Got Data From: 2025-05-07 21:25:00 To: 2025-05-15 02:08:17


We have got data form kaggle `From: 2023-04-06 01:30:00 To: 2024-04-05 22:58:18` and then we have tried to connect FinnHub data, but unfortunatly we have got a one week data `Got Data From: 2025-05-07 21:25:00 To: 2025-05-15 02:08:17`, historical data required `paid subscription`.

## Step 2: Data Cleaning and Preprocessing
- **Goal:** Prepare the raw text data (`headline` and `summary`) for sentiment analysis.
- **Action:** Apply text preprocessing techniques. Since you're planning to use a pre-trained BERT model, your preprocessing should be tailored to the requirements of that model. This typically involves:
    - Handling missing or malformed text entries.
    - Removing unnecessary elements that the BERT model doesn't need (e.g., specific HTML tags if present, though less likely with API/dataset sources).
    - Ensuring the text is in a consistent format.
(Less common for BERT, which handles context well, but sometimes considered depending on the specific BERT variant and task) Basic cleaning like removing extra whitespace.
- **Input:** Raw news data from Step 1.
- **Output:** Cleaned and formatted text data within your news records, suitable for input into your chosen BERT model.

## Step 3: Sentiment Analysis (Applying the Pre-trained BERT Model)

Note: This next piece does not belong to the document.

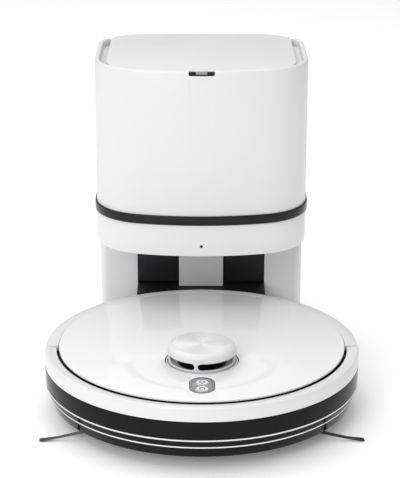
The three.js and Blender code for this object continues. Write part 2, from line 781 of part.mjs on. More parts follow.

- **Goal:** Determine the sentiment expressed in the cleaned news text for each individual news item.
- **Action:** Load your pre-trained BERT model designed for financial sentiment (e.g., FinBERT). Pass the cleaned `headline` and `summary` text for each news record through the model. The model will analyze the text and output sentiment scores or probabilities (typically for positive, negative, and neutral).
- **Input:** Cleaned news data from Step 2, along with the loaded pre-trained BERT model.
- **Output:** Your dataset now includes the sentiment scores or probabilities for each individual news item, associated with its `datetime` and `symbol`.